When an individual dies, the remains of his/her estate will be distributed to loved ones. This is often done following the specifications of a will, or a document that an individual drafts prior to death, that details how he/she wants his/her estate to be distributed. This process is also completed if an individual did not create a will prior to his/her death.
In instances such as this, the established laws of intestacy will determine how the property is distributed. For example, in most instances, the estate will be divided among an individual’s spouse and children. In some cases, the deceased’s parents, if still alive, will be provided with some assets. If an individual wants to ensure that each of these individuals, or additional people, are adequately cared for following his/her death, he/she should create a will.

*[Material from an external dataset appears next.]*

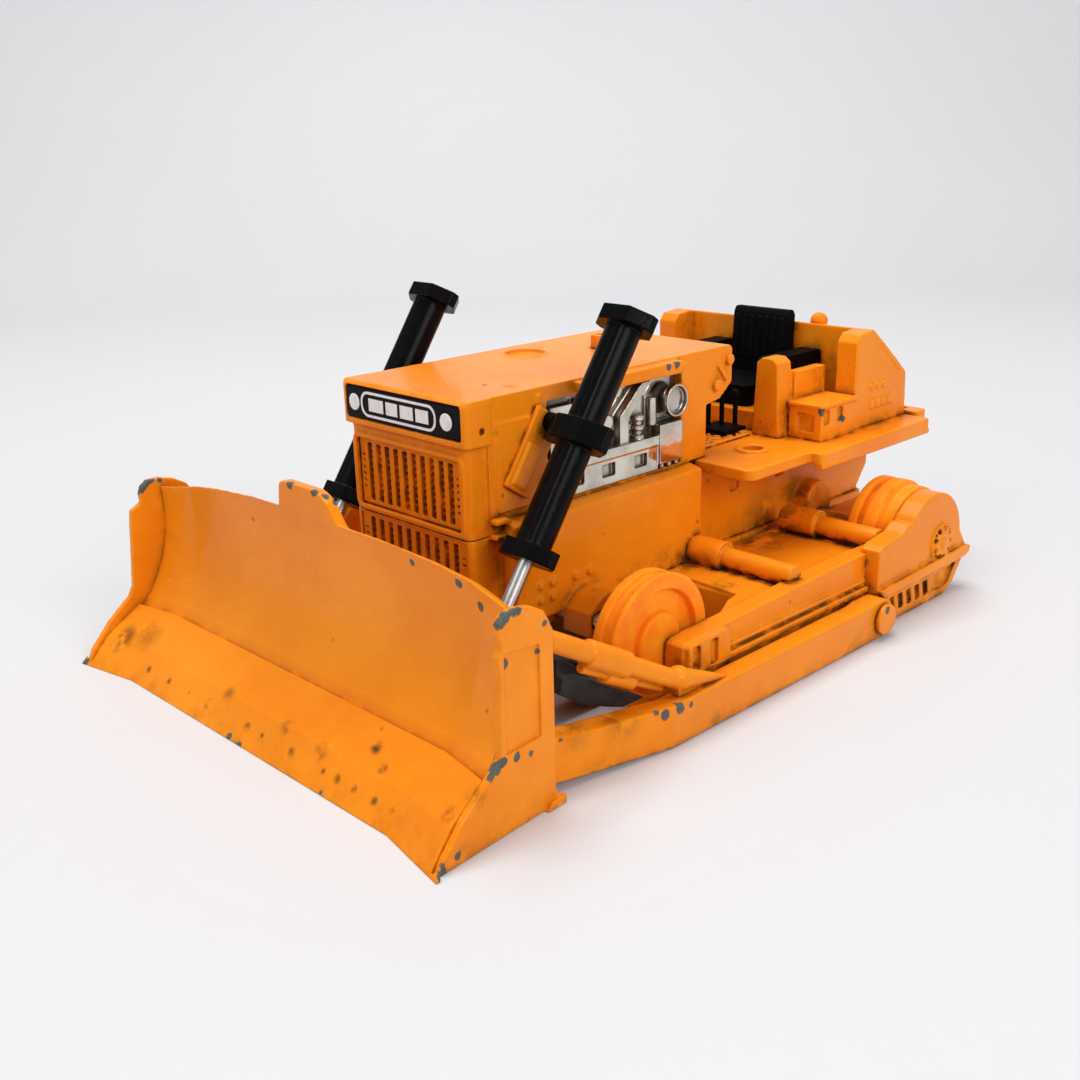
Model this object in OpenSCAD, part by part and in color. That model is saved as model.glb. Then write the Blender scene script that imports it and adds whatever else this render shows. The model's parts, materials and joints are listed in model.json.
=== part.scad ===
// Toy crawler bulldozer: die-cast body, lifting blade on push arms, two
// telescoping lift cylinders, free-turning idlers and sprockets.
// +X is forward, +Y is the machine's left, +Z is up. The origin is on the
// ground under the middle of the overall length and width.

/* [Running gear] */

// Height of both axles above the ground
axle_z = 8.4; // [8.4:0.05:8.5]
// Radius of the idler rims
wheel_r = 8.0; // [7.8:0.05:8]
// Radius of the sprocket rims
sprocket_r = 7.5; // [7.3:0.05:7.5]
// Radius of both axles
axle_r = 1.0; // [0.8:0.05:1.2]
// Radial clearance of every turning pin in its bore
run_gap = 0.05; // [0.02:0.01:0.08]

/* [Blade] */

// Height of the blade's top edge at the middle
blade_h = 24.0; // [23.6:0.1:24.4]
// Thickness of the moldboard
blade_t = 1.3; // [1:0.1:1.6]
// Angle of the two wings of the blade
wing_a = 11; // [9:0.5:12]
// Height of the centre tab above the top edge
tab_h = 2.9; // [2:0.1:4]
// Height of the push arms
arm_h = 4.8; // [4.4:0.1:5]

/* [Lift cylinders] */

// Radius of the barrels
barrel_r = 2.05; // [1.9:0.05:2.1]
// Radius of the lift rods
rod_r = 0.85; // [0.7:0.05:0.95]
// Half length of the middle collar plate across the machine
collar_l = 4.4; // [4:0.1:4.5]

/* [Body] */

// Height of the hood's top
hood_z = 35.4; // [35:0.1:36]
// Height of the exhaust stub above the hood
stub_h = 1.8; // [1:0.1:4]
// Height of the platform deck
deck_z = 21.4; // [21.3:0.05:21.5]
// Wall thickness of the cast shells
wall = 1.2; // [1:0.1:1.4]
// Columns of slots in the radiator grille
grille_n = 10; // [6:1:11]

/* [Output] */

// Node to draw, or all

/* [Hidden] */

ORANGE = [0.95, 0.55, 0.10];
ORANGE2 = [1.0, 0.45, 0.05];
BLACK = [0.08, 0.08, 0.08];
CHROME = [0.85, 0.85, 0.82];
STEEL = [0.7, 0.7, 0.72];
WHITE = [0.95, 0.95, 0.92];

// Pieces are drawn with x = 0 between the axles, then moved back by mid_x so
// that the origin is under the middle of the overall length. Paired pieces
// are drawn on the left and mirrored.
mid_x = 11.4;

// Places in the side plane, [x, z]
idler_at = [25.9, axle_z];
sprocket_at = [-25.2, axle_z];
trunnion = [27.3, 31.4];
lug = [43.5, 7.8];
arm_pivot = [-9.3, 2.6];

// Clearances round the axles, and between touching castings
shell_gap = 0.02;
saddle_gap = 0.05;
frame_gap = 0.1;
seam = 0.01;

// ---------- helpers ----------
// Outlines list [x, z] in side view, [y, z] in front view, [x, y] in plan.
module side(y0, y1) translate([0, y1, 0]) rotate([90, 0, 0]) linear_extrude(y1 - y0) children();
module front(x0, x1) translate([x0, 0, 0]) rotate([90, 0, 90]) linear_extrude(x1 - x0) children();
module plan(z0, z1) translate([0, 0, z0]) linear_extrude(z1 - z0) children();

module box(x0, x1, y0, y1, z0, z1) translate([x0, y0, z0]) cube([x1 - x0, y1 - y0, z1 - z0]);
// a box from -half_y to half_y
module mid_box(x0, x1, half_y, z0, z1) box(x0, x1, -half_y, half_y, z0, z1);

// cylinders along one axis; "at" holds the other two coordinates
module y_cyl(at, r, y0, y1, n = 48)
  translate([at[0], y1, at[1]]) rotate([90, 0, 0]) cylinder(h = y1 - y0, r = r, $fn = n);
module x_cyl(at, r, x0, x1, n = 48)
  translate([x0, at[0], at[1]]) rotate([0, 90, 0]) cylinder(h = x1 - x0, r = r, $fn = n);
module z_cyl(at, r, z0, z1, n = 48)
  translate([at[0], at[1], z0]) cylinder(h = z1 - z0, r = r, $fn = n);

// a round bar from point p to point q
module bar(p, q, r1, r2)
  let (d = q - p)
    translate(p) rotate([0, acos(d[2] / norm(d)), atan2(d[1], d[0])])
      cylinder(h = norm(d), r1 = r1, r2 = r2, $fn = 48);

// a rectangle with true round corners
module round_rect(x0, x1, y0, y1, r) {
  translate([x0 + r, y0]) square([x1 - x0 - 2 * r, y1 - y0]);
  translate([x0, y0 + r]) square([x1 - x0, y1 - y0 - 2 * r]);
  for (x = [x0 + r, x1 - r], y = [y0 + r, y1 - r]) translate([x, y]) circle(r, $fn = 32);
}

module placed() translate([-mid_x, 0, 0]) children();
module right() mirror([0, 1, 0]) children();
module both() {
  children();
  right() children();
}

// ---------- chassis castings ----------
base_z = 7.6;         // underside of the base plate
floor_z = 8.8;        // top of the base plate, foot of both hull shells
split_x = 1.6;        // where the front and rear hull meet
hull_side_y = 13.2;   // half width of the front hull
rear_hull_y = 11;     // half width of the rear hull
hull_back_x = -41.3;
hood_foot_z = 19.62;
hood_y = 10.95;       // half width of the hood's main box
neck_x = 38.75;       // front of the radiator neck
grille_seat_x = 38.52;
deck_under_z = 19.9;
screw_xs = [20, -34];

hull_section = [[-hull_side_y, floor_z], [hull_side_y, floor_z], [hull_side_y, 20.9],
  [11.0, 21.4], [-11.0, 21.4], [-hull_side_y, 20.9]];
axle_bracket = [[21.6, 6.4], [27.2, 6.4], [27.2, 9.4], [25.4, 10.9], [23.8, 11.5], [21.6, 11.2]];
bolt_heads = [[30.8, 13.0], [28.9, 13.0], [30.8, 11.2], [28.9, 11.2], [25.1, 12.7], [22.7, 12.7]];
step_rib = [[36.3, 21.9], [34.6, 21.9], [33.0, 20.9], [31.0, 20.9],
  [31.0, 20.2], [33.2, 20.2], [34.9, 21.2], [36.3, 21.2]];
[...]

The responsibility of distributing an individual’s estate falls to an administrator or an executor. In order to acquire this role, an individual or business entity must be given letters testamentary. Letters testamentary are documents that are given to the appointed administrator, providing him/her with the authority to distribute the estate. It is the duty of the court within the deceased’s jurisdiction to issue testamentary letters.
A number of different individuals or organizations can be appointed as an executor. In many cases, attorneys are granted executive authority. However, banks also commonly take on this role, as do other types of organizations. The executive that is appointed is obligated to read through the will and distribute the estate accordingly, or to adhere to intestacy laws.